### Stored data
⁂

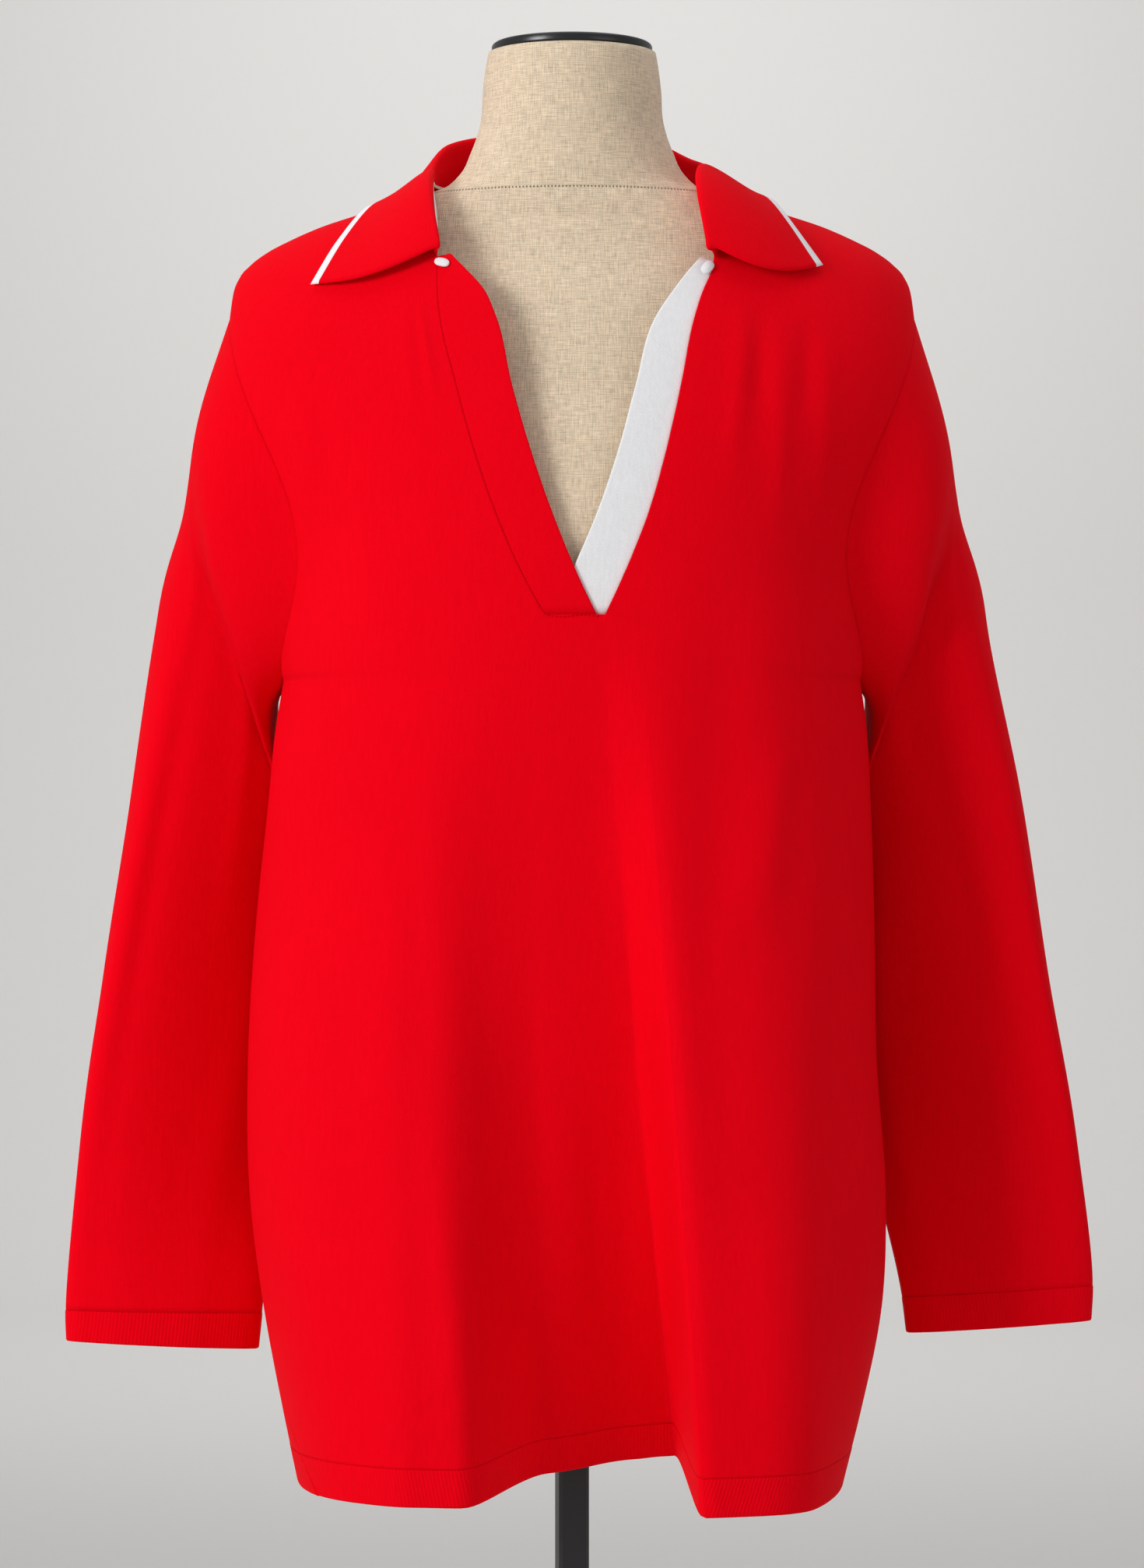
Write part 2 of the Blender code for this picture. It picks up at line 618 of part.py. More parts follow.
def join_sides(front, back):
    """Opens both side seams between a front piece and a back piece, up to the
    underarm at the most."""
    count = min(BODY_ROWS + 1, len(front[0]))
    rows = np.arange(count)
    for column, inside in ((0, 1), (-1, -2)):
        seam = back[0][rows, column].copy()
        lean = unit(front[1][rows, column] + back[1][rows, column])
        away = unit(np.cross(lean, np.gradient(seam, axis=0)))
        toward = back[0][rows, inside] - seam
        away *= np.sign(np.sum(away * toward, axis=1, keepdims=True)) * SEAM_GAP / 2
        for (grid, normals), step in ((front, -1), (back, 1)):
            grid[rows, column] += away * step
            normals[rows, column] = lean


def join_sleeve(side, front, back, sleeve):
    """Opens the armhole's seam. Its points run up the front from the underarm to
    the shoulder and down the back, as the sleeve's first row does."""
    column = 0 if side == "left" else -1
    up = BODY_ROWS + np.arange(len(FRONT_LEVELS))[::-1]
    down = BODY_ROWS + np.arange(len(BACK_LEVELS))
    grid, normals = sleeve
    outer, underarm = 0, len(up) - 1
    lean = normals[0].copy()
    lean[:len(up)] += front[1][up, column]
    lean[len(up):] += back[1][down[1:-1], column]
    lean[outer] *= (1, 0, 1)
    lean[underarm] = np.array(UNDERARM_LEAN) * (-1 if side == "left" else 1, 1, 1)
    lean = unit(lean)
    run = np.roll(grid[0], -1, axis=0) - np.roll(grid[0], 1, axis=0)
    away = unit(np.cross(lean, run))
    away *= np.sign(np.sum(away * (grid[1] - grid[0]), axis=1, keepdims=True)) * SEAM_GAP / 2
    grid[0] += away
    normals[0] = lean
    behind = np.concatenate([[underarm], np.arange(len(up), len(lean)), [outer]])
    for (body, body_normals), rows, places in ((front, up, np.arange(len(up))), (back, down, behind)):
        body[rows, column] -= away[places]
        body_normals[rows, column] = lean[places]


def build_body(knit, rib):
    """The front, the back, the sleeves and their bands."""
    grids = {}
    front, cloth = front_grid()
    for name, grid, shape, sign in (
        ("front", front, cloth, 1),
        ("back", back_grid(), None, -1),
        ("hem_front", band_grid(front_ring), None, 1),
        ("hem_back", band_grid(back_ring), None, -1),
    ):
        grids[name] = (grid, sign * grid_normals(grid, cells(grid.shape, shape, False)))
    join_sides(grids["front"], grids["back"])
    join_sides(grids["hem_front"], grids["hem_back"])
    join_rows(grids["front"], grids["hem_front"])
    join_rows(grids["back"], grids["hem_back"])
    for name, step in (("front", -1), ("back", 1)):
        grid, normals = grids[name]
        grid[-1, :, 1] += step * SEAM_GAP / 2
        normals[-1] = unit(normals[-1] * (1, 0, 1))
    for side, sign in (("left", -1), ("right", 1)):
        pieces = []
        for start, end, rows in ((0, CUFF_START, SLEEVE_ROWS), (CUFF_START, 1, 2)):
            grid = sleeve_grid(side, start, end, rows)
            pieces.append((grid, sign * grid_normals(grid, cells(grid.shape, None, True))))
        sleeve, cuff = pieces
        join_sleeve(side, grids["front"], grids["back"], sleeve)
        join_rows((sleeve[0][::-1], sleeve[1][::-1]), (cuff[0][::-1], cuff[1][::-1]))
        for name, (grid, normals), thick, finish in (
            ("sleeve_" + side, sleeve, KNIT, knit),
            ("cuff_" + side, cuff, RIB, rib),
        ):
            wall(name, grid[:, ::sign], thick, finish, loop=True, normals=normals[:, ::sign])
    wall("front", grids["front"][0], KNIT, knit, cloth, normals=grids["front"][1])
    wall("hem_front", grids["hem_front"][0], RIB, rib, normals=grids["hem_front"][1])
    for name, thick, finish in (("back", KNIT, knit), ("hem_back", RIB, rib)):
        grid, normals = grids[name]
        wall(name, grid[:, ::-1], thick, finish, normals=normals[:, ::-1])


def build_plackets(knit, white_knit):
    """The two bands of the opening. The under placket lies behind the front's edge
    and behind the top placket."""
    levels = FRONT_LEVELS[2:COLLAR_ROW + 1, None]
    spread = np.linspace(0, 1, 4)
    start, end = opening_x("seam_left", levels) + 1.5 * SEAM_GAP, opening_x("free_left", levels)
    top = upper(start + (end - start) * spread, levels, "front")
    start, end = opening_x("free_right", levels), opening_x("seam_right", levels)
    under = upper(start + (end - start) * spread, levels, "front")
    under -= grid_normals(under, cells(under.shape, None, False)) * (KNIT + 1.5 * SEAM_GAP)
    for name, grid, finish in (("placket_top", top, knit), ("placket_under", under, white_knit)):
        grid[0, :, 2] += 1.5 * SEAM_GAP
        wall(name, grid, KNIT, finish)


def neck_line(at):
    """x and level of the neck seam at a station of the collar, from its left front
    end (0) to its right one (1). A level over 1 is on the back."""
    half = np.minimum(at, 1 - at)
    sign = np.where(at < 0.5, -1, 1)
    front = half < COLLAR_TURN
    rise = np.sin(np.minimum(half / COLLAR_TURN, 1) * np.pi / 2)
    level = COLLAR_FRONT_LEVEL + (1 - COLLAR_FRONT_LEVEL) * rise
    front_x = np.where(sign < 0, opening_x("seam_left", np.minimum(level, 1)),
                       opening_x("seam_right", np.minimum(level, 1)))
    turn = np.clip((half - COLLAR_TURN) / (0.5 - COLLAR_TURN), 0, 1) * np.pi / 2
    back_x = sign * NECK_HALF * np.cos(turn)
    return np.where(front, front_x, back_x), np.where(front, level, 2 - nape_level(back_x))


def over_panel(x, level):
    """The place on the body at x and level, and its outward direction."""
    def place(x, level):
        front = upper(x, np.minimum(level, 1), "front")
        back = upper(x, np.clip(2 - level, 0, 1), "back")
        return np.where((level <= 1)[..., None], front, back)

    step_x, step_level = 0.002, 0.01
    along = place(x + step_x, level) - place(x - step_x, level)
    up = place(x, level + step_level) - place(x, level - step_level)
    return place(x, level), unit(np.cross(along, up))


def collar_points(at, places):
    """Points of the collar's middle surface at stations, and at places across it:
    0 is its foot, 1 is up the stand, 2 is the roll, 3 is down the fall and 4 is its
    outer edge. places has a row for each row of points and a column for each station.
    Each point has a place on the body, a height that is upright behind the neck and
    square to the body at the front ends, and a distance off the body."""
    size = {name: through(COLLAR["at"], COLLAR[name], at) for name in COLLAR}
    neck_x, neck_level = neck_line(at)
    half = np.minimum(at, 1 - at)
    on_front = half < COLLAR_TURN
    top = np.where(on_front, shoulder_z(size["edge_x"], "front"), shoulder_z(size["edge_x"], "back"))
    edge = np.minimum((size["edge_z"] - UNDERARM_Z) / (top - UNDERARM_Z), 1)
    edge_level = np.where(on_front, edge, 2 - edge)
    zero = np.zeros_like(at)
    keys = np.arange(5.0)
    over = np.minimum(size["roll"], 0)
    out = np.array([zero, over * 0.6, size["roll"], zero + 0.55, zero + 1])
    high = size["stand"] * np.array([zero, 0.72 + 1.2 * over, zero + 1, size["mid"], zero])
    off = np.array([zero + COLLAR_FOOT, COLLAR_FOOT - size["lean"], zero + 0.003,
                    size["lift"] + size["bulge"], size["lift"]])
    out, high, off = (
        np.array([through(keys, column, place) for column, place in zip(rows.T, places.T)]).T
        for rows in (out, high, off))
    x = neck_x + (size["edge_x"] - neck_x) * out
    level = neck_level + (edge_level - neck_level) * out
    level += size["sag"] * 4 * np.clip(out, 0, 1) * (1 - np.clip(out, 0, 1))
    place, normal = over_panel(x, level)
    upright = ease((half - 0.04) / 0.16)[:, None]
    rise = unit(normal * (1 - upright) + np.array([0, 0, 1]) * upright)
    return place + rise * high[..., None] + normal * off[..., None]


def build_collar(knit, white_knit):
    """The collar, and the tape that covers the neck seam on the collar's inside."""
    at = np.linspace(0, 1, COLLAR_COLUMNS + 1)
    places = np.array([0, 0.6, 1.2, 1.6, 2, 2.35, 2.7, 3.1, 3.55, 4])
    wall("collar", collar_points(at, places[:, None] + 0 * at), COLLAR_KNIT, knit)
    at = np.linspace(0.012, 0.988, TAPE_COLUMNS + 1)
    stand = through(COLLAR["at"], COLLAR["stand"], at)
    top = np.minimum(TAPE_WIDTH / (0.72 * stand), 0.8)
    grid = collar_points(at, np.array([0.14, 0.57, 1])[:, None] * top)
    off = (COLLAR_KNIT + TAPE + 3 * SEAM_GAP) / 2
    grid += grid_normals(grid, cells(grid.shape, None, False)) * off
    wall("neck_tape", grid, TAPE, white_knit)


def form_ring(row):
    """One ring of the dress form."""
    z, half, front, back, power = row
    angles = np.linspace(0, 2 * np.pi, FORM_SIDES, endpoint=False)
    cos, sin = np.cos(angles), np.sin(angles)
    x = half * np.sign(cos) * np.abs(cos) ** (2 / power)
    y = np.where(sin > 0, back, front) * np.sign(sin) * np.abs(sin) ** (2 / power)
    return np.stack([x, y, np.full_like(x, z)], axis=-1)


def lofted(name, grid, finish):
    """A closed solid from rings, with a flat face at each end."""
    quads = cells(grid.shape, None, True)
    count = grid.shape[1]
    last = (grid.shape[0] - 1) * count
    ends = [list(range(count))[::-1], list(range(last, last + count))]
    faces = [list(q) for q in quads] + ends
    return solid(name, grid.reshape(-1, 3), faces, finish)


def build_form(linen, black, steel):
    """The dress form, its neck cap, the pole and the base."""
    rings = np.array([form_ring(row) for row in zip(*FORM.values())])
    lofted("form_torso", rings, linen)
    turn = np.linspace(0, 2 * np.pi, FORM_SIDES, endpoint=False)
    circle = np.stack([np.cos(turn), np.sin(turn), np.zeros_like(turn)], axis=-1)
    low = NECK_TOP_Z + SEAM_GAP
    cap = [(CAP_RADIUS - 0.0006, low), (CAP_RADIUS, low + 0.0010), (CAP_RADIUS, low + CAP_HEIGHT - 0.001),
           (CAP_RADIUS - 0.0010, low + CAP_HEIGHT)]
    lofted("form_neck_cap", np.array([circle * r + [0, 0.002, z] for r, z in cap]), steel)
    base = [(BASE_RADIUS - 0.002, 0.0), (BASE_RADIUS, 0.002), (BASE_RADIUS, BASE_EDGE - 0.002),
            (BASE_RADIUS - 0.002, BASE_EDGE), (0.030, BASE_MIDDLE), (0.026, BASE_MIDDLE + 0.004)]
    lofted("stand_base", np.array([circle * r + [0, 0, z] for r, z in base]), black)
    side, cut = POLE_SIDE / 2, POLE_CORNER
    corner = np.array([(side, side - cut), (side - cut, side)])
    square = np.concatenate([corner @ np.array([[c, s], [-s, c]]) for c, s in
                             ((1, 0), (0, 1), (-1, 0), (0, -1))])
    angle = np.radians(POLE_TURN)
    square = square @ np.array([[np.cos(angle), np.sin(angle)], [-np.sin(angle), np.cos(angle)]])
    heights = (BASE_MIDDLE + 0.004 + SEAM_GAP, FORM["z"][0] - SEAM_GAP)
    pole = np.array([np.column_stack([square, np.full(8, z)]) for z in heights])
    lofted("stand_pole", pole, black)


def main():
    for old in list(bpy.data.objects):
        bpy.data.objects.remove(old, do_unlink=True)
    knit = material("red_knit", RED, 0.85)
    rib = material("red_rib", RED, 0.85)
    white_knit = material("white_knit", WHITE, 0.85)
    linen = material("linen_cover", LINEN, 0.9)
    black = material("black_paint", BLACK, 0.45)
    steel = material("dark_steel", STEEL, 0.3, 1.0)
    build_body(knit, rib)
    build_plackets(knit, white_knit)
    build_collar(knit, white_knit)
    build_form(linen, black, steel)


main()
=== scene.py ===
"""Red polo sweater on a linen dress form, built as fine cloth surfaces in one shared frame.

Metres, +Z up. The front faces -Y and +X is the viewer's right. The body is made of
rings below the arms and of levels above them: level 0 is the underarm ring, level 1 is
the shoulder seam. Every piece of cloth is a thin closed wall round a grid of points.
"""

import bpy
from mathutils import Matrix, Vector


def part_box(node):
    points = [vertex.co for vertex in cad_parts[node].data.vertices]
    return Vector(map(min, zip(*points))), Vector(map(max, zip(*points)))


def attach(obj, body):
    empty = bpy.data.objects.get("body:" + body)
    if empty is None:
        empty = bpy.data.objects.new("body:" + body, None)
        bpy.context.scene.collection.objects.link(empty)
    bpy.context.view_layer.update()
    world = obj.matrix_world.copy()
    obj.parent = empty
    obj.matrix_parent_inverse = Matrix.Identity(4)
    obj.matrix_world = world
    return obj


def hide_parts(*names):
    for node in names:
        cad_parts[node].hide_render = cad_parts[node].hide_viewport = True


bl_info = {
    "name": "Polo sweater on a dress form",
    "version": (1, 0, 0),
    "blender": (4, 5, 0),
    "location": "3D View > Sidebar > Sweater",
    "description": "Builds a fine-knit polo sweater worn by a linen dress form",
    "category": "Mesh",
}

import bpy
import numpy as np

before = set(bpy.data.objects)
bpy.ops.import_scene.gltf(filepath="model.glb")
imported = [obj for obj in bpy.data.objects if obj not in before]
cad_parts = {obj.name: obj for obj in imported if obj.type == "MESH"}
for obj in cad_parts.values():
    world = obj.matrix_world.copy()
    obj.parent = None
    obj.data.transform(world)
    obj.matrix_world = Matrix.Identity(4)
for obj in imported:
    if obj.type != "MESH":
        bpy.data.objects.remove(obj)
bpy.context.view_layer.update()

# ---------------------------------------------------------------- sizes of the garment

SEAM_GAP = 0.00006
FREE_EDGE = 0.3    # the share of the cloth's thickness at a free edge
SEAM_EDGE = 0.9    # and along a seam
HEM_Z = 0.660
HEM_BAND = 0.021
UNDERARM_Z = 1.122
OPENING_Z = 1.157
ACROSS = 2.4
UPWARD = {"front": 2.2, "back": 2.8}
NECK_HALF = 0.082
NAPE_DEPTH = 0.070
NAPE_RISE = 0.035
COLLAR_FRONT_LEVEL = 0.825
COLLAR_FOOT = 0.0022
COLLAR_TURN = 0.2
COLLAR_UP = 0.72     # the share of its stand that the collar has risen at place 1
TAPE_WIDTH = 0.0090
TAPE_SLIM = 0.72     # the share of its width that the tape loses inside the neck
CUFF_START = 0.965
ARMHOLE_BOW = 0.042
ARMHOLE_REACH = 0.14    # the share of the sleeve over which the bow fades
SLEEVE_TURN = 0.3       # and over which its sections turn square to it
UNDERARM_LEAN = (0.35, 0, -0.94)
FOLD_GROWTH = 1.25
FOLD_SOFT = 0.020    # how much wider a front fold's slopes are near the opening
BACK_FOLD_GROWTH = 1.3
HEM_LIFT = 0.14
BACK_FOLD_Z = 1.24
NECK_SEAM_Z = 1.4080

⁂

### Required work
All lines above from the one containing "obj.parent = empty" to the one containing "cad_parts[node].hide_render = cad_parts[node].hide_viewport" must be repeated exactly, both lines included, and no others.

### Solution to this problem
    obj.parent = empty
    obj.matrix_parent_inverse = Matrix.Identity(4)
    obj.matrix_world = world
    return obj


def hide_parts(*names):
    for node in names:
        cad_parts[node].hide_render = cad_parts[node].hide_viewport = True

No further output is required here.